Etymology speaks clearly: the two words, “spirit” and “spirituality”, derive from the Latin spiritus, which refers first of all to vital breath and, in second place, to inspiration, genius, wit, esprit. Now, atheists, as far as I know them, have no less spirit than others. Why should they have less spirituality? Why should they care less about spiritual life? As for me, I have always been interested in it. That’s how it was at the time of my youth, when I was a practicing Christian; but since I stopped believing in God, spirituality interests me even more, which might seem paradoxical and leads us to the heart of our subject. Those who have a religion, also have the spirituality that characterizes it. But how about those who do not belong to a religion? They seems devoid of spiritual resources, especially in the West. Even more reason to think about it. I summarize my position in one sentence: I am a non-dogmatic and faithful atheist. Why atheist? This is the simplest question: I do not believe in any God. Let’s not dwell on the reasons for my not believing; doing so would take me far away from the theme of my argument here, which is not metaphysics, but spirituality. Why a non-dogmatic atheist?

Because I obviously recognize that my atheism is not knowledge. How could it be? No one knows, in the true and strong sense of the verb “to know” whether God exists or not. It depends very much on the question that is addressed to me. If I am asked: “Do you believe in God?”, The answer is very simple: “No, I do not believe.” But if someone asks me, “Does God exist?”, the answer is necessarily more complicated, because, for intellectual honesty, I must begin by saying that I know nothing about it. Nobody knows. I say in my book, if anyone says, “I know for certain that God does not exist,” you are not dealing with an atheist, but a fool. The truth is that I do not know. Likewise, if you meet someone who tells you: “I know that God exists,” he is a fool who has faith, and who, foolishly, confuses faith with knowledge. But in the confusion between faith and knowledge I see a double error: a theological error, because in any respectable theology (at least in Christian theology) faith is a grace, while knowledge can not be; and a philosophical error, because it confuses two different concepts, that of belief and that of knowing. In short, I do not know if God exists or not; I believe that he does not.

A non-dogmatic atheism is an atheism that admits its own status as a belief, in this specific case a negative beliefs. Being non-dogmatic atheists is to believe (rather than to know) that God does not exist. But why a non-dogmatic and faithful atheist? A faithful atheist because, as an atheist, I remain bound with every fiber of my being to a number of values - moral, cultural, spiritual - many of which were born in the great religions and, in the case of Europe, the Judeo-Christian one (unless one wants to deny their history). […] Being an atheist doesn’t mean that I have to turn my back on 2000 years of Christian civilization or 3000 years of Judeo-Christian civilization.

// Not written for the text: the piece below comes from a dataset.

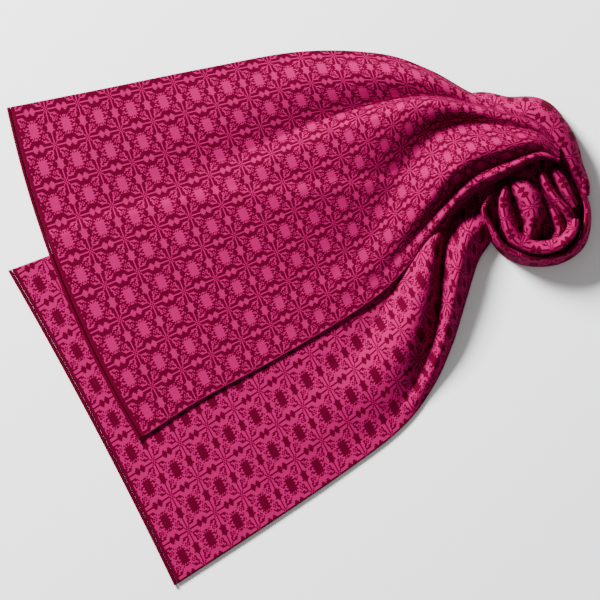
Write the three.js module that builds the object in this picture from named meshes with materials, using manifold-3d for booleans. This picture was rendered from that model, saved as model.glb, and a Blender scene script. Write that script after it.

Because I no longer believe in God doesn’t mean that I refuse to recognize the greatness, at least human, of the Gospel message. A spirituality without God is a spirituality of loyalty rather than of faith and of love in action rather than of hope. I could stop here, but I would be left with a feeling of not having touched the essentials. I said earlier that spirituality is the life of the spirit. Fine. But if the word is taken in such a broad sense, every human phenomenon ends up falling under the umbrella of spirituality: morality and ethics, of course, but also science and myths, the arts and politics, feelings or dreams. All this belongs to the spiritual life in a broad sense (in its cognitive, mental or emotional dimensions), to the life that, for clarity, you could define as psychological or mental (from the Greek psyche and the Latin mens, two words that can also be translated by the word “spirit”, but in semantic terms very different from those derived from the Latin spiritus). Now, it is not at all these areas that you think of when it comes to spiritual life.

It is better to take the word “spirituality” in a narrower sense (although, paradoxically, a more open one), making it a sort of subset of our mental or psychological life. The definition I propose is the following: spirituality is the life of the spirit, but especially in its relationship with the infinite, eternal, the absolute. This meaning seems to me to conform to its use and tradition. Our spiritual life is our finite relationship with the infinite, our temporal relationship with eternity, our relative relationship with the absolute. Thus defined, spirituality, at its must extreme, culminates in what is usually called mysticism.”
In an earlier interview, Comte-Sponville expands on what he means by “the absolute” as follows:
“This absolute, for them, isn’t a person, but the being or the becoming, the whole or nature, let’s say the immanent totality which contains them and surpasses them. They can ponder it, think about it, it’s what we call metaphysical, but also try it out, live it, and it’s this we call spirituality. We are open in the grand Open, as Rilke says. This opening, it’s the same spirit. Should I, because I am atheist, renounce all experience of eternity, the infinite, and the absolute? Certainly not. Many philosophers – for example Epicurus and Spinoza – have challenged the existence of a transcendental spirit, without renouncing the enjoyment of what Epicurus called ‘immortal rights’. It’s this I call a spirituality of immanence.”